Given instruction: Reproduce only the lines that run from the line with "imported = [obj" to the last line of the material, both ends included, exactly as they appear.

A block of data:

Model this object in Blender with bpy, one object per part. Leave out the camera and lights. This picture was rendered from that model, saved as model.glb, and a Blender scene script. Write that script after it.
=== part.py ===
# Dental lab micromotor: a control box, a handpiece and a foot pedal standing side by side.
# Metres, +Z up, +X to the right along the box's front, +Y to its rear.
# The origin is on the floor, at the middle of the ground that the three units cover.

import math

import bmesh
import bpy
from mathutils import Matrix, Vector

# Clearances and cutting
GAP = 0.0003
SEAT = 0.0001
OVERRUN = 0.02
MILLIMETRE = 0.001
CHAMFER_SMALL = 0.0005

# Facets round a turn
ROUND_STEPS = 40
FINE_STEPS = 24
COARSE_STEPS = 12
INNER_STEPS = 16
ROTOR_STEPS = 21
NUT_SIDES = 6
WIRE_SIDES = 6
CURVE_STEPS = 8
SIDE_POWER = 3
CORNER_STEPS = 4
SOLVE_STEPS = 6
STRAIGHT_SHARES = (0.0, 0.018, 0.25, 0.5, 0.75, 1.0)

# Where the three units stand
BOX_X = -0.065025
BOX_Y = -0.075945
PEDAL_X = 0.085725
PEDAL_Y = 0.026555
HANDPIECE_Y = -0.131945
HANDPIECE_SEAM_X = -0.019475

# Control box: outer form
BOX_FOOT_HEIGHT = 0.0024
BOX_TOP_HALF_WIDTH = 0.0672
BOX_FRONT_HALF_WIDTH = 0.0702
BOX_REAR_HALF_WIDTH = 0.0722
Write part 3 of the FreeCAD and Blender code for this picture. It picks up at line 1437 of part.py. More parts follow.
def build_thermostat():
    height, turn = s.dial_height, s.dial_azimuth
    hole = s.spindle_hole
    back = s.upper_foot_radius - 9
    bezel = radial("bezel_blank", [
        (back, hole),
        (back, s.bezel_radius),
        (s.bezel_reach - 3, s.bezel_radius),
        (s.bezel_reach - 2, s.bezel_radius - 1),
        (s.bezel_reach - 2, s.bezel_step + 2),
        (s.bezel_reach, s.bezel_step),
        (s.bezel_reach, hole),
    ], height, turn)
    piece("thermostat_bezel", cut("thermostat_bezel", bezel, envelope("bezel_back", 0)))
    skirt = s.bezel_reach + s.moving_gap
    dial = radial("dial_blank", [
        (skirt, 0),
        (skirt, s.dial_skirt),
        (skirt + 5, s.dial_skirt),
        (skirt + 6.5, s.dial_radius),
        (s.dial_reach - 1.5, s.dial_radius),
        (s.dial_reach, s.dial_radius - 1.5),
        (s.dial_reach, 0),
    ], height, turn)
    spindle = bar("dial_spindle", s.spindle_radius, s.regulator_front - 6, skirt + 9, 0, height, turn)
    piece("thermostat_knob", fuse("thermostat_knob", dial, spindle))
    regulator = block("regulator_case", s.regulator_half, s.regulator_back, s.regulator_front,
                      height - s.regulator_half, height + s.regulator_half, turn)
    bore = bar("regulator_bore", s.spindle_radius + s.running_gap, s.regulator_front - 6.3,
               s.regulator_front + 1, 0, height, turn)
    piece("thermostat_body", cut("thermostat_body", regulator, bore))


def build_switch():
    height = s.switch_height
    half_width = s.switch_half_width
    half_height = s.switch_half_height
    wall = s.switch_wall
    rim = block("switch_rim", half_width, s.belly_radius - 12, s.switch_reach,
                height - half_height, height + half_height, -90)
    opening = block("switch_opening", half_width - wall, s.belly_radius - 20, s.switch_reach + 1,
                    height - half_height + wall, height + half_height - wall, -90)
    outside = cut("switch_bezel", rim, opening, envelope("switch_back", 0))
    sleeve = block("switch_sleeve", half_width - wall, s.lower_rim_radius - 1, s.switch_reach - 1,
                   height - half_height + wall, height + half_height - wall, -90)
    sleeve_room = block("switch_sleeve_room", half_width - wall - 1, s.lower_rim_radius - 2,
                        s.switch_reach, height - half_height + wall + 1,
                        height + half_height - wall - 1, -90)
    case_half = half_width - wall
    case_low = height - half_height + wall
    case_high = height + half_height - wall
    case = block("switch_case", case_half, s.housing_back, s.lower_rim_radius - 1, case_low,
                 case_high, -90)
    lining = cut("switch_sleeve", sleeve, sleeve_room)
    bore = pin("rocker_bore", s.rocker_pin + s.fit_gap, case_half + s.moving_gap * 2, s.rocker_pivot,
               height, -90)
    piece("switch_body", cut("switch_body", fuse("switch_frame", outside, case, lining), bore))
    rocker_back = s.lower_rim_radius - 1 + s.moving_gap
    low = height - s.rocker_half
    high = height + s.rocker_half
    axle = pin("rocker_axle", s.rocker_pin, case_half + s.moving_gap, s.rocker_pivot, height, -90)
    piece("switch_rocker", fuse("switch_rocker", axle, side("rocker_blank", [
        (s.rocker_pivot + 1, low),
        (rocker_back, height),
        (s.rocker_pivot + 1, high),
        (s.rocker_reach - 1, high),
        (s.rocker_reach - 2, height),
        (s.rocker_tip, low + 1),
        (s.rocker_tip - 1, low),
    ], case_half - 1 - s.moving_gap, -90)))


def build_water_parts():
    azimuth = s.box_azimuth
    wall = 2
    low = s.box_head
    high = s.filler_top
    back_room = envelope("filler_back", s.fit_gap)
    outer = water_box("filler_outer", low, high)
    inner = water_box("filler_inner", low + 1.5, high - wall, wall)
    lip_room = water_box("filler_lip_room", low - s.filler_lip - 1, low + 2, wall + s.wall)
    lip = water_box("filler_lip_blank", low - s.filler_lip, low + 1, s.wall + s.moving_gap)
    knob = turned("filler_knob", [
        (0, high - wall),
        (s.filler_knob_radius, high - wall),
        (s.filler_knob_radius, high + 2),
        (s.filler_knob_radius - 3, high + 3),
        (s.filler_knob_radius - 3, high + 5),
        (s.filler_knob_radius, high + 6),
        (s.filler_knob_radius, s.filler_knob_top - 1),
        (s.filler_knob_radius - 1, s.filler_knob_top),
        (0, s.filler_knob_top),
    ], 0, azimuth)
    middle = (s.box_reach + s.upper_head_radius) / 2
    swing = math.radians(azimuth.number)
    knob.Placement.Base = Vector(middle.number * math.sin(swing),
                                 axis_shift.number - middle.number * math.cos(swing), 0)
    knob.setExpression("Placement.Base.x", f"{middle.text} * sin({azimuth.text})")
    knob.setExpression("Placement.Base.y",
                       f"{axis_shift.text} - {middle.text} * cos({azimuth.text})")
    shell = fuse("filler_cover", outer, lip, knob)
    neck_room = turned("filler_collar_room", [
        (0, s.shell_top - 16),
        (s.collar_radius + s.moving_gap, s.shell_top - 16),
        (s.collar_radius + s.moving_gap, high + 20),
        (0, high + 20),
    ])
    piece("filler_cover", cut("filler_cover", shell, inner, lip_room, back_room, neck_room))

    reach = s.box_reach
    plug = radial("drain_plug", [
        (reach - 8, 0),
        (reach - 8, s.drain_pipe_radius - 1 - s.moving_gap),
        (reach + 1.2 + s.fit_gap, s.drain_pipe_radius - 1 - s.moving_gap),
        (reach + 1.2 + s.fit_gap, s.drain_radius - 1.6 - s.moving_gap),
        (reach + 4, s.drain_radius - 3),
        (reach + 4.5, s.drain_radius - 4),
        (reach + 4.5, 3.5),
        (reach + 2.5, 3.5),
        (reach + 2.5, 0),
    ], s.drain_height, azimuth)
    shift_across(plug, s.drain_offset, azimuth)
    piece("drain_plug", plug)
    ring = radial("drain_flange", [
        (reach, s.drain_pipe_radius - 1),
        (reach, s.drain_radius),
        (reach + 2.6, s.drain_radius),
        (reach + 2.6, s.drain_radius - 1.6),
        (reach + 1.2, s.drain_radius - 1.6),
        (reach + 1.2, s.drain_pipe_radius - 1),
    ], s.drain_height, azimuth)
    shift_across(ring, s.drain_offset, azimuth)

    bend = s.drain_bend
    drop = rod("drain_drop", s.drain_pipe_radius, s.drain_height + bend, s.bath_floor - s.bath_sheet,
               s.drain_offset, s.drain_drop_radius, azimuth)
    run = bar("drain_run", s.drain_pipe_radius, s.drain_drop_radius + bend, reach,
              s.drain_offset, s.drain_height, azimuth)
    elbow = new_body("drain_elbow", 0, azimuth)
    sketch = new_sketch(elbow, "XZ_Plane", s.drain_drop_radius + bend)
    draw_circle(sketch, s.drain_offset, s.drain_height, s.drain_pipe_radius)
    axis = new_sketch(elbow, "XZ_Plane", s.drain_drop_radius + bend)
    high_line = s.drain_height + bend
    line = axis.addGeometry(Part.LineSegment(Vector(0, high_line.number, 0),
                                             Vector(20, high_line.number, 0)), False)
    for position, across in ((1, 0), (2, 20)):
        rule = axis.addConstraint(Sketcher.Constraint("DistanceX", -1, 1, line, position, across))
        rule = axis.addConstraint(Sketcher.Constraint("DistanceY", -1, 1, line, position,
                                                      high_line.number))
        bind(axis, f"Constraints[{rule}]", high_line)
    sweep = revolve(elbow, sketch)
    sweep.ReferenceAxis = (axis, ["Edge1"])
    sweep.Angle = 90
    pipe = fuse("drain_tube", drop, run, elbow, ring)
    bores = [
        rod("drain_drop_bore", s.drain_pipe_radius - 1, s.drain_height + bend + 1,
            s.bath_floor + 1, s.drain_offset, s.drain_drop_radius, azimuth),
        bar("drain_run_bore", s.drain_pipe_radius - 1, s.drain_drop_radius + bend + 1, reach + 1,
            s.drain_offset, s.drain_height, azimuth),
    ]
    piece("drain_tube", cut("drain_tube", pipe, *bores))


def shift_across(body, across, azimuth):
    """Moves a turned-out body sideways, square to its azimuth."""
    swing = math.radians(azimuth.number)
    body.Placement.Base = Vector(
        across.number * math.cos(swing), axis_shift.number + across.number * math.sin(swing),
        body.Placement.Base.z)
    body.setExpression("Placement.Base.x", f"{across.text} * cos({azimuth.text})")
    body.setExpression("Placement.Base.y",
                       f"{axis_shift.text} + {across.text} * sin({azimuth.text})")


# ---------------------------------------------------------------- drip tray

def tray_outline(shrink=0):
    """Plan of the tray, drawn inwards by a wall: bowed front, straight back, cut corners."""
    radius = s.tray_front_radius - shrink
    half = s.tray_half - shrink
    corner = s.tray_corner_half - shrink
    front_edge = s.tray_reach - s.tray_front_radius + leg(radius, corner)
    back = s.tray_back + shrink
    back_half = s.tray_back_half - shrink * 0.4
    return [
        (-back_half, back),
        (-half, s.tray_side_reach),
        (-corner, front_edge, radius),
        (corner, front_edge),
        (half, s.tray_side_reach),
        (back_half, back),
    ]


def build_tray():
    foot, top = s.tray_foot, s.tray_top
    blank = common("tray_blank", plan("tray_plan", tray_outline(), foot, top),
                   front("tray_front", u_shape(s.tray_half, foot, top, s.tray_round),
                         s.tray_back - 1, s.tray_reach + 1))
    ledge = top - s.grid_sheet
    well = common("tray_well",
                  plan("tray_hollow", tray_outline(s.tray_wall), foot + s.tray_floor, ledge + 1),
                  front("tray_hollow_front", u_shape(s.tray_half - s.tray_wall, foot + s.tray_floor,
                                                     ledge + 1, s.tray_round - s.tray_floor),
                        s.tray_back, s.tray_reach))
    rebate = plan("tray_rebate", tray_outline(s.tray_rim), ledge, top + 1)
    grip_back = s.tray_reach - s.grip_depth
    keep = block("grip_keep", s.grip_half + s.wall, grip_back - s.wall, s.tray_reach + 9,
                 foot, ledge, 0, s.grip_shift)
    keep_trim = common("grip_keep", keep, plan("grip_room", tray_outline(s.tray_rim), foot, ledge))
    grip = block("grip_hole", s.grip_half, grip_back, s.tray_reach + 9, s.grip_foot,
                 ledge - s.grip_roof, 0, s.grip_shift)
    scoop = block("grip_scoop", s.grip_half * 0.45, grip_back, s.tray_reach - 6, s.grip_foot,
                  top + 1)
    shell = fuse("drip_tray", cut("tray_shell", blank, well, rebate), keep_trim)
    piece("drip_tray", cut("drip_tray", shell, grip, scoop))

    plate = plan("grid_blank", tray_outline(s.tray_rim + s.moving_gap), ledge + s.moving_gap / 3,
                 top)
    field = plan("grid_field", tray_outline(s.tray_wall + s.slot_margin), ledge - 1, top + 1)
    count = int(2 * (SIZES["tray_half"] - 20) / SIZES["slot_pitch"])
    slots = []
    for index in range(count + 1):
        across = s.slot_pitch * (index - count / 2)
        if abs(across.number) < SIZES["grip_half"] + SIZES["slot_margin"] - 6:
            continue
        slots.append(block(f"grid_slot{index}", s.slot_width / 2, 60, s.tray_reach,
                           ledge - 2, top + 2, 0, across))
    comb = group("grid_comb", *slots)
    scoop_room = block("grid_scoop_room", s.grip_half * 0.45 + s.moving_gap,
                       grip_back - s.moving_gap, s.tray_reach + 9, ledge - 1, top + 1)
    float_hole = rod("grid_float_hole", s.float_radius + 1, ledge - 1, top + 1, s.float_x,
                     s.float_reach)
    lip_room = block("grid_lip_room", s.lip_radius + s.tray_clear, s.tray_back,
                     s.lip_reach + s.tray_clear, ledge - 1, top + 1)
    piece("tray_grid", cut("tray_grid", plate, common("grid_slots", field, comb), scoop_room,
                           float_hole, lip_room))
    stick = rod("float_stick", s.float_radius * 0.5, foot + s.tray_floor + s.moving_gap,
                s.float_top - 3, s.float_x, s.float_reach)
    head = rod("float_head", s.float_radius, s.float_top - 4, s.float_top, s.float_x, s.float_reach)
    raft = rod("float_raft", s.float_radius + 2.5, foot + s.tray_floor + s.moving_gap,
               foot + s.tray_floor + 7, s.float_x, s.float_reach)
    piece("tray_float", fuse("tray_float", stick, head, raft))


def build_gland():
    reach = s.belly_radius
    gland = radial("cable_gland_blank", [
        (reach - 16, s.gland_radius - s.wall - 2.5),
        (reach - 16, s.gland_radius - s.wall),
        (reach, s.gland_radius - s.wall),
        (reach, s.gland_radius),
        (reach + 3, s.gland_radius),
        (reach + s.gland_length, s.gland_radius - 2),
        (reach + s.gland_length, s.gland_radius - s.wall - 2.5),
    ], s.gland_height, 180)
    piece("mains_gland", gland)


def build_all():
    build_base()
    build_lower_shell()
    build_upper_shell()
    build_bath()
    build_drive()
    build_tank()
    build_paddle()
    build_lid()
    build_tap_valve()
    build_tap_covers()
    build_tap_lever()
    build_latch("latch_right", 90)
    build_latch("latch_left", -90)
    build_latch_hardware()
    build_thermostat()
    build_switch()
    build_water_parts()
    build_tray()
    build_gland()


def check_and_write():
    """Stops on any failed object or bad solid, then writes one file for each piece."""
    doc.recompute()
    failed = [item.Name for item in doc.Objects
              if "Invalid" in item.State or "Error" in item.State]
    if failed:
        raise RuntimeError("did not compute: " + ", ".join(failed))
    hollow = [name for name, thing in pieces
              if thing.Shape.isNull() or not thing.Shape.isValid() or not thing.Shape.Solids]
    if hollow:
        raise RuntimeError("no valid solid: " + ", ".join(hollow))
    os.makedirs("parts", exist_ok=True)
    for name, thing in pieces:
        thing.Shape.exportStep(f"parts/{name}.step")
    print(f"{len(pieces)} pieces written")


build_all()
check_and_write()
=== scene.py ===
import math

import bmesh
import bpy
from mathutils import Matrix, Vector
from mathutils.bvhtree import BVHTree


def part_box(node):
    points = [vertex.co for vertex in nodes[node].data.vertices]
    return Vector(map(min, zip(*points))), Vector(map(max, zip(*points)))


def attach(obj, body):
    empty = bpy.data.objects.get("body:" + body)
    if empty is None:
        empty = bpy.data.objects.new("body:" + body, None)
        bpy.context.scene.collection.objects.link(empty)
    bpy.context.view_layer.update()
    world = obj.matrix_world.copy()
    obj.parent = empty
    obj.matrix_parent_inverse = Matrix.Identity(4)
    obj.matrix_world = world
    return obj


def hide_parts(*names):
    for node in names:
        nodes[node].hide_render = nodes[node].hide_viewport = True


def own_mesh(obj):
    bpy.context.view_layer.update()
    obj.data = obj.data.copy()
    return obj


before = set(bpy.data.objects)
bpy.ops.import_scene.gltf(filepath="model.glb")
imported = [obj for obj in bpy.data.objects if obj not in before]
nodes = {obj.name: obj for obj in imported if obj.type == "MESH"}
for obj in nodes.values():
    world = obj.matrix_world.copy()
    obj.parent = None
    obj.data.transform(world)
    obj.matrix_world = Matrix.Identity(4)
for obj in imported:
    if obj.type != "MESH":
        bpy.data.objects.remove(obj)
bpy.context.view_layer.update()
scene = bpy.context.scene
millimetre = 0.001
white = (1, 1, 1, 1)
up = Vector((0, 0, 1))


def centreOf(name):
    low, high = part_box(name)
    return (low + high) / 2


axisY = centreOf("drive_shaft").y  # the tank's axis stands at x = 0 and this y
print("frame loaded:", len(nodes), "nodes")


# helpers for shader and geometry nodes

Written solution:
imported = [obj for obj in bpy.data.objects if obj not in before]
nodes = {obj.name: obj for obj in imported if obj.type == "MESH"}
for obj in nodes.values():
    world = obj.matrix_world.copy()
    obj.parent = None
    obj.data.transform(world)
    obj.matrix_world = Matrix.Identity(4)
for obj in imported:
    if obj.type != "MESH":
        bpy.data.objects.remove(obj)
bpy.context.view_layer.update()
scene = bpy.context.scene
millimetre = 0.001
white = (1, 1, 1, 1)
up = Vector((0, 0, 1))


def centreOf(name):
    low, high = part_box(name)
    return (low + high) / 2


axisY = centreOf("drive_shaft").y  # the tank's axis stands at x = 0 and this y
print("frame loaded:", len(nodes), "nodes")


# helpers for shader and geometry nodes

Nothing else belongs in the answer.